Jeudi, l'agenda élyséen est vierge de tout rendez-vous mais le président a beaucoup de monde au téléphone. Ses plus vieux amis surtout, qui l'exhortent tous à prendre la parole. «Il se retrouve une nouvelle fois seul au pied du mur. Maintenant, il faut savoir retourner la crise. Il faut agir vite», explique Julien Dray. Le chef de l'Etat, lui, laisse des messages sur les boîtes vocales des plus en colère. Vendredi, la colère des magistrats ne faiblit pas et l'avocat Jean-Pierre Mignard, membre du premier cercle, réclame des excuses publiques. Hollande est contraint de s'exécuter: sortis de leur contexte, ses propos sur l'institution judiciaire provoquent une onde de choc parmi les socialistes les plus légitimistes. L'Elysée communique une lettre du président dans laquelle il regrette «profondément ce qui a pu être ressenti comme une blessure», des propos «sans rapport avec la réalité de (s)a pensée». Et samedi soir, après la cérémonie à Nice et un discours sur l'Europe à Paris, il reçoit l'équipe de l'Est Républicain. Sa troisième visite à Florange, prévue lundi, sert de prétexte pour essayer de déminer le terrain politique.
«J'ai fait face à de nombreuses crises. […] Je n'ai eu aucun répit. Mais j'ai toujours tenu bon», explique le président au quotidien régional. Sans que l'on sache s'il parle des attentats qui ont fait plus de 200 morts en France en deux ans ou des couacs qui sapent son quinquennat avec une régularité de métronome. L'important est de passer le message qu'il est debout et qu'il ne renonce à rien.
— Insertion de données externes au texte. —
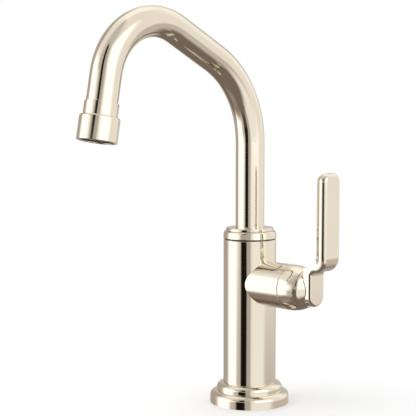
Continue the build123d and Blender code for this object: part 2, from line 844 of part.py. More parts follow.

Il répète qu'il prendra sa décision en décembre, pas avant. Mais «je peux entendre les doutes et les impatiences», concède-t-il à l'heure où la majeure partie de l'état-major socialiste prend ses distances avec un président démonétisé. Le président de l'Assemblée, Claude Bartolone d'abord, puis le premier secrétaire du PS, Jean-Christophe Cambadélis et enfin Manuel Valls.
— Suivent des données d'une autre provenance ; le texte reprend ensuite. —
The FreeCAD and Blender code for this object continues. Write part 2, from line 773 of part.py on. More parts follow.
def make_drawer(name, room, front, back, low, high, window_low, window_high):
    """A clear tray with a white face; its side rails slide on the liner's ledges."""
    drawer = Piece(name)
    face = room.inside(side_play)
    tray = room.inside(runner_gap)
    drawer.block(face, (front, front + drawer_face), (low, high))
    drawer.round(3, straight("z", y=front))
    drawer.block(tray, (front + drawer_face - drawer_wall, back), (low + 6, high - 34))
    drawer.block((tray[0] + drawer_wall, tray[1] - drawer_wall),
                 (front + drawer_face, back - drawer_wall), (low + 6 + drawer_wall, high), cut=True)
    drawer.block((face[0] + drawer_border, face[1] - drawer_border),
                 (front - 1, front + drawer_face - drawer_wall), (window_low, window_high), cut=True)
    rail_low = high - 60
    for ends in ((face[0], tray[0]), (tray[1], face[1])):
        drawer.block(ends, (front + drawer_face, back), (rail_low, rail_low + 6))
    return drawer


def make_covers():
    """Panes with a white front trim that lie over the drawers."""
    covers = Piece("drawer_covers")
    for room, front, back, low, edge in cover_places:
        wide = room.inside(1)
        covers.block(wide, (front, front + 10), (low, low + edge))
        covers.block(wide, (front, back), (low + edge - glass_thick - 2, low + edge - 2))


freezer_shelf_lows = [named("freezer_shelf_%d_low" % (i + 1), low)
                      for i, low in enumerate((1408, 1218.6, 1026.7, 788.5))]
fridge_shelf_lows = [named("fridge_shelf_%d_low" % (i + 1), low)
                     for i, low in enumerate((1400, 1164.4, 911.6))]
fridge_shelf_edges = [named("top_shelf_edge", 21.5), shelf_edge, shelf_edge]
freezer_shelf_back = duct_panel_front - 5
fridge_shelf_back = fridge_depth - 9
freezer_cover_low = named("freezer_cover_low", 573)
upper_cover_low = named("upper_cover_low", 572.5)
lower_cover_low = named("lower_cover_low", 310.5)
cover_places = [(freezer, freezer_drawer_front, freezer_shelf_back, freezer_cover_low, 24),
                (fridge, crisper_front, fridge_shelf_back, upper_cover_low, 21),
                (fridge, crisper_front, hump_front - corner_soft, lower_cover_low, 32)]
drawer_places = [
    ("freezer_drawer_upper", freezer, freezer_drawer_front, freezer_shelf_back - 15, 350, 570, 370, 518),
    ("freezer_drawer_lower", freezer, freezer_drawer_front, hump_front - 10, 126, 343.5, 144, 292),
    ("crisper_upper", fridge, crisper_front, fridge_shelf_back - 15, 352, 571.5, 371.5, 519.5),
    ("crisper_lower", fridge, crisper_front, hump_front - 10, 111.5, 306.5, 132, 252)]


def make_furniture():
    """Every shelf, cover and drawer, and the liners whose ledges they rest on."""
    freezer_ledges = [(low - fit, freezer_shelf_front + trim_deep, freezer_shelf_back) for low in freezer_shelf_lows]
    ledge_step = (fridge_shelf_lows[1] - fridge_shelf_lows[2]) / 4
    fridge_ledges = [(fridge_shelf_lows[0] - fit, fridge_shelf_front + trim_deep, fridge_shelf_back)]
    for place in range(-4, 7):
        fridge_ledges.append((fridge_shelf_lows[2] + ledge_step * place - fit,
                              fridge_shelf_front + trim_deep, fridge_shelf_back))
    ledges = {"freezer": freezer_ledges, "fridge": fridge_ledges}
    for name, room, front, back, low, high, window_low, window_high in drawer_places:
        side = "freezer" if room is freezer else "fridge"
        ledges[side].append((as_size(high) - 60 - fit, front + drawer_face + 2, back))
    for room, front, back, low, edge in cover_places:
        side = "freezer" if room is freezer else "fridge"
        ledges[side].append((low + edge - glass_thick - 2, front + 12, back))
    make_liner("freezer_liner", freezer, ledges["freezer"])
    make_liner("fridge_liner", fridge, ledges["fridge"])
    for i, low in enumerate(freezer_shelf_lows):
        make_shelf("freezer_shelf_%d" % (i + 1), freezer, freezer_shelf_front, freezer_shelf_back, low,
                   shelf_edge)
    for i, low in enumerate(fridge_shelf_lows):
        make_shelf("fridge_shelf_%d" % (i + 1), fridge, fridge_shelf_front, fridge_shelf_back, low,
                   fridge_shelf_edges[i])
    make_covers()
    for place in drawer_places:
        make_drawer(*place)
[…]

«Choisir avec qui on veut perdre»
Après avoir indirectement réclamé au chef de l'Etat un peu de «hauteur de vue», le Premier ministre a ravi ses partisans envoyant un petit signal du Canada où il bouclait une visite officielle. «Je sais ce que je peux représenter pour mon pays», a-t-il confié avant de reprendre le chemin de Paris. Lundi matin, il a rendez-vous avec son premier cercle à Matignon pour un petit-déjeuner hebdomadaire aux faux airs de cellule de crise. Dans l'entourage du chef du gouvernement, certains ne cachent plus leur volonté de le voir prendre la place du président et se présenter à la primaire. «Si les gens arrêtaient la langue de bois, tout le monde dirait aujourd'hui que Hollande ne peut pas être candidat, explique l'un d'eux. Le vrai courage, ça va être de dire: "Ça suffit."» Selon un sondage Ifop pour le Journal du Dimanche, 86% des Français ne souhaitent pas que François Hollande brigue un deuxième mandat. «L'après Hollande, c'est Hollande», veut encore croire le patron des sénateurs socialistes, Didier Guillaume, un des rares chefs de la majorité à prendre la parole publiquement depuis la fin de semaine. «En politique, il faut savoir choisir avec qui on veut perdre», philosophait il y a deux semaines un autre hollandais pur sucre.